The meticulous application of the debit and credit system ensures that financial records are accurate and reliable. This accuracy is crucial for various reasons:

* Financial Reporting: Accurate financial records are essential for preparing financial statements, such as the balance sheet, income statement, and statement of cash flows. These statements provide stakeholders with a clear picture of the company's financial performance and position.

* Decision-Making: Accurate financial records enable informed decision-making by management. By analyzing financial data, managers can identify trends, assess risks, and make strategic decisions to improve profitability and growth.

* Compliance: Accurate financial records are essential for complying with regulatory requirements. Companies are required to maintain accurate financial records for tax purposes and to meet other legal obligations.

Conclusion

The double-entry bookkeeping system, with its reliance on debit and credit accounts, is a fundamental pillar of accounting.
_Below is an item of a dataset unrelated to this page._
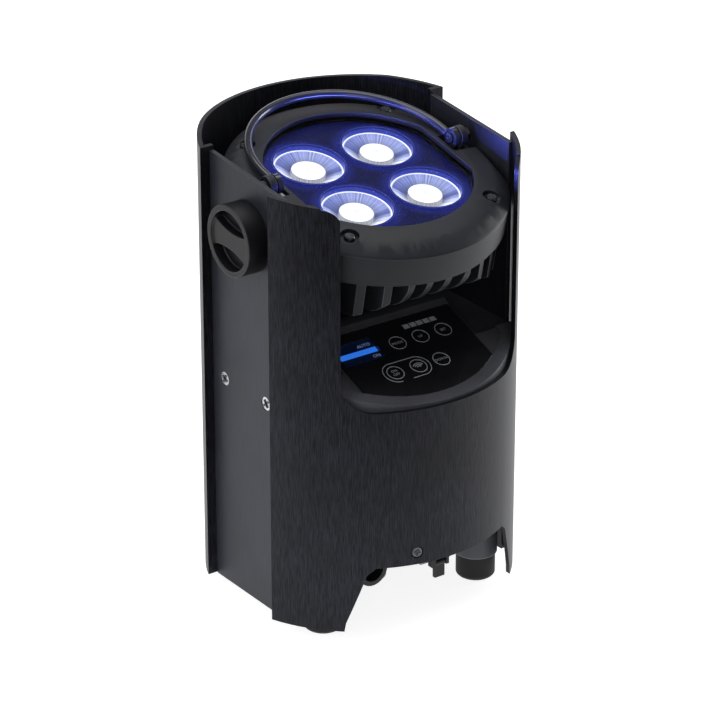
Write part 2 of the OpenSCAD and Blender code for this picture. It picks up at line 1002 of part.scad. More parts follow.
// Round cover behind the fins with a gland in its middle.
module back_cover() {
    color([0.12, 0.12, 0.13])
        in_head()
            difference() {
                union() {
                    translate([0, 0, -27])
                        cylinder(r = 32, h = 1.9, $fn = 120);
                    translate([0, 0, -31])
                        cylinder(r = 8, h = 4.1, $fn = 6);
                }
                translate([0, 0, -40])
                    cylinder(r = 3.5, h = 30, $fn = 48);
                for (turn = [45, 135, 225, 315])
                    rotate([0, 0, turn])
                        translate([24, 0, -40])
                            cylinder(r = 1.8, h = 30, $fn = 48);
            }
}

// Four screws that hold the back cover.
module back_screws() {
    color([0.4, 0.4, 0.42])
        in_head()
            for (turn = [45, 135, 225, 315])
                rotate([0, 0, turn])
                    translate([24, 0, -28.6])
                        rotate([180, 0, 0])
                            screw(2.9, 1.5, 1.55, 7);
}

// Thin washers between the tilt bosses and the side plates.
module friction_washers() {
    color([0.75, 0.7, 0.55])
        in_head()
            for (side = [0, 1])
                mirror([side, 0, 0])
                    translate([69.42, 0, 0])
                        rotate([0, 90, 0])
                            difference() {
                                cylinder(r = 11.5, h = 0.8, $fn = 96);
                                translate([0, 0, -1])
                                    cylinder(r = 8.05, h = 3, $fn = 96);
                            }
}

// Two round eared brackets that stand on the bezel and carry the handle.
module handle_brackets() {
    color([0.13, 0.13, 0.14])
        in_head()
            for (side = [-1, 1])
                translate([side * 61.5, hinge_v, hinge_h])
                    difference() {
                        union() {
                            rotate([0, 90, 0])
                                translate([0, 0, -2])
                                    cylinder(r = 5.6, h = 4, $fn = 96);
                            translate([-2, -4, 15 - hinge_h])
                                cube([4, 8, hinge_h - 15]);
                        }
                        rotate([0, 90, 0])
                            translate([0, 0, -4])
                                cylinder(r = 2.05, h = 8, $fn = 64);
                    }
}

// Bent rod with a flat round eye at each end, lying back over the head.
module handle_rod() {
    color([0.06, 0.06, 0.07])
        in_head()
            translate([0, hinge_v, hinge_h])
                rotate([1.2, 0, 0])
                    difference() {
                        union() {
                            for (side = [-1, 1]) {
                                translate([side * (handle_x - 0.9), 0, 0])
                                    rotate([0, 90, 0])
                                        translate([0, 0, -1.5])
                                            cylinder(r = 5.4, h = 3, $fn = 96);
                                translate([side * (handle_x - 0.9), 4.5, 0])
                                    rotate([-90, 0, 0])
                                        cylinder(r = rod_r, h = handle_leg - 4.5, $fn = 64);
                            }
                            translate([0, handle_leg, 0])
                                difference() {
                                    rotate_extrude($fn = 180)
                                        translate([handle_x - 0.9, 0])
                                            circle(r = rod_r, $fn = 64);
                                    translate([-100, -200, -50])
                                        cube([200, 200, 100]);
                                }
                        }
                        translate([-70, 0, 0])
                            rotate([0, 90, 0])
                                cylinder(r = 2.05, h = 140, $fn = 64);
                    }
}

// Two shoulder bolts through the eyes of the handle.
module handle_bolts() {
    color([0.10, 0.10, 0.11])
        in_head()
            for (side = [0, 1])
                mirror([side, 0, 0])
                    translate([0, hinge_v, hinge_h])
                        difference() {
                            union() {
                                translate([54.2, 0, 0])
                                    rotate([0, 90, 0])
                                        cylinder(r = 2.8, h = 1, $fn = 64);
                                translate([55.1, 0, 0])
                                    rotate([0, 90, 0])
                                        cylinder(r = 2, h = 11.4, $fn = 64);
                                translate([64, 0, 0])
                                    rotate([0, 90, 0])
                                        cylinder(r = 3.8, h = 2.6, $fn = 6);
                            }
                            translate([52, -0.4, -1.8])
                                cube([2.7, 0.8, 3.6]);
                            translate([52, -1.8, -0.4])
                                cube([2.7, 3.6, 0.8]);
                        }
}

// Two washers between the handle eyes and the brackets.
module handle_washers() {
    color([0.7, 0.7, 0.72])
        in_head()
            for (side = [0, 1])
                mirror([side, 0, 0])
                    translate([58.8, hinge_v, hinge_h])
                        rotate([0, 90, 0])
                            difference() {
                                cylinder(r = 3.9, h = 0.6, $fn = 64);
                                translate([0, 0, -1])
                                    cylinder(r = 2.05, h = 3, $fn = 64);
                            }
}

// One clamp knob: a hollow cup with a waisted grip web across it, drawn for the right side.
module knob() {
    translate([0, pivot_y, pivot_z])
        rotate([0, 90, 0])
            difference() {
                union() {
                    translate([0, 0, 73.6])
                        difference() {
                            cylinder(r = knob_r, h = knob_x - 73.6, $fn = 120);
                            translate([0, 0, knob_x - 73.6 - knob_cup])
                                cylinder(r = knob_r - 3.2, h = 30, $fn = 120);
                        }
                    // grip web, waisted in the middle
                    intersection() {
                        translate([0, 0, 76])
                            cylinder(r = knob_r - 3.1, h = knob_x - 77.2, $fn = 120);
                        rotate([0, 0, -84])
                            difference() {
                                translate([-30, -8, 70])
                                    cube([60, 16, 30]);
                                for (side = [-1, 1])
                                    translate([0, side * 45, 60])
                                        cylinder(r = 40, h = 50, $fn = 180);
                            }
                    }
                }
                // socket of the stud
                translate([0, 0, 72])
                    cylinder(r = 4.5, h = 4.3, $fn = 6);
            }
}

module knob_left() {
    color([0.05, 0.05, 0.05])
        mirror([1, 0, 0])
            knob();
}

module knob_right() {
    color([0.05, 0.05, 0.05])
        knob();
}

// Threaded stud of a clamp knob with its six sided head moulded in the knob.
module stud() {
    translate([0, pivot_y, pivot_z])
        rotate([0, 90, 0])
            union() {
                translate([0, 0, 54])
                    cylinder(r = 3, h = 20, $fn = 64);
                translate([0, 0, 73.7])
                    cylinder(r = 4.45, h = 2.5, $fn = 6);
            }
}

module stud_left() {
    color([0.7, 0.7, 0.72])
        mirror([1, 0, 0])
            stud();
}

module stud_right() {
    color([0.7, 0.7, 0.72])
        stud();
}

front_shell();
rear_shell();
side_plate_left();
side_plate_right();
plate_screws();
shell_screws();
control_housing();
panel_overlay();
display_glass();
display_module();
key_marks();
control_board();
battery_pack();
battery_straps();
driver_board();
radio_module();
base_plate();
base_screws();
foot_columns();
rubber_feet();
foot_screws();
connector_bracket();
inlet_flange();
inlet_body();
outlet_flange();
outlet_body();
outlet_latch();
data_socket();
switch_frame();
switch_rocker();
heatsink();
cooling_fins();
head_bezel();
bezel_screws();
head_glass();
glass_seal();
lens_plate();
lenses();
lens_holders();
led_chips();
led_board();
back_cover();
back_screws();
friction_washers();
handle_brackets();
handle_rod();
handle_bolts();
handle_washers();
knob_left();
stud_left();
knob_right();
stud_right();
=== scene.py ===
# %% [markdown]
# # Battery par can light
# This file finishes a stage light that stands on the floor: an upright black housing of brushed sheet
# metal, open in front, in which a round head with four lamps tilts between two side plates.
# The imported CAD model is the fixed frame. It gives every size, and it already moves. Here each part
# that shows gets softened edges or a shape of its own, and a finish made of nodes.

import json
import math

import bmesh
import bpy
from mathutils import Matrix, Vector

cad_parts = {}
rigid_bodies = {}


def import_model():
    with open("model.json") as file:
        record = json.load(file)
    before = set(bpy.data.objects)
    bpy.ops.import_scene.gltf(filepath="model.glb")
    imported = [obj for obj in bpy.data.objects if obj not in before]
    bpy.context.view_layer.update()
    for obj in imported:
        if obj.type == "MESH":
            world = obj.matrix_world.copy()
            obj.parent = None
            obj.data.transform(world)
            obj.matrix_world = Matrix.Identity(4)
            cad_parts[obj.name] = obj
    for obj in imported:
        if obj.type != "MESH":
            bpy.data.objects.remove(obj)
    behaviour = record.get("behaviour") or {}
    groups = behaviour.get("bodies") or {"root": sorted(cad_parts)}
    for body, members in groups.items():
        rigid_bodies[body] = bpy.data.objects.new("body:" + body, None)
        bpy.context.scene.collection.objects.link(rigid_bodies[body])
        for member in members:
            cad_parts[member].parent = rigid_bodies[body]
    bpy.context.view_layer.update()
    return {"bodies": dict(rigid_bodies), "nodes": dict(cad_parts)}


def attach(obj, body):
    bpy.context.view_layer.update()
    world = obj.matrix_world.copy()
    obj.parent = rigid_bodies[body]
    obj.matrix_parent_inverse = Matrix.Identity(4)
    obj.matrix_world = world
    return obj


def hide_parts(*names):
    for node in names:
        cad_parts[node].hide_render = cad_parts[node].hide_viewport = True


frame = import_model()
MM = 0.001

# %% [markdown]
# ## Two tilted frames
# The head leans forward on its axle and the control panel slopes, so shapes on them are easiest to
# draw flat and then put in place with one matrix. The same numbers centre the patterns on the head.

# %% Where the head and the panel lie
TILT_AXLE = Vector((0, -4, 221)) * MM
HEAD_TILT = math.radians(12)
PANEL_EDGE = Vector((0, -80, 139)) * MM
PANEL_TILT = math.radians(20)
ON_HEAD = Matrix.Translation(TILT_AXLE) @ Matrix.Rotation(HEAD_TILT, 4, "X") @ Matrix.Scale(MM, 4)
ON_PANEL = Matrix.Translation(PANEL_EDGE) @ Matrix.Rotation(PANEL_TILT, 4, "X") @ Matrix.Scale(MM, 4)
LENS_AT = 22.2
LENS_RADIUS = 18.8
LENS_CENTRES = [(sx * LENS_AT, sy * LENS_AT) for sx in (-1, 1) for sy in (-1, 1)]

# %% [markdown]
# ## Keeping the node editor readable
# Every material below is written out node by node, from an empty sheet. The second helper only sorts
# the nodes: one frame for each effect, its nodes in a row, so that the material opens in the editor
# as a tidy sheet.

# %% Start with an empty sheet, and sort its nodes into labelled frames
NODE_STEP = 210
FRAME_STEP = 340


def blank_material(name):
    material = bpy.data.materials.new(name)
    material.use_nodes = True
    material.node_tree.nodes.clear()
    return material, material.node_tree


def lay_out(tree, effects):
    for row, (title, members) in enumerate(effects.items()):
        box = tree.nodes.new("NodeFrame")
        box.label = title
        for column, member in enumerate(members):
            member.parent = box
            member.location = (column * NODE_STEP, -row * FRAME_STEP)


# %% [markdown]
# ## Brushed and anodised sheet
# The shells and side plates are aluminium, brushed up and down and then anodised black. The brushing
# leaves short upright lines of uneven strength. A noise squeezed along X and Y and stretched along Z
# gives such lines, and because it reads Object coordinates they run on round the curve with no seam.
# The lines change the colour, the gloss and the surface a little, and a few bright specks are dust.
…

It provides a structured and balanced framework for recording financial transactions, ensuring accuracy, transparency, and accountability. By understanding the principles of debit and credit, individuals and organizations can gain valuable insights into their financial health and make informed decisions based on reliable financial data. The meticulous application of this system is essential for maintaining accurate financial records, which are crucial for financial reporting, decision-making, and compliance.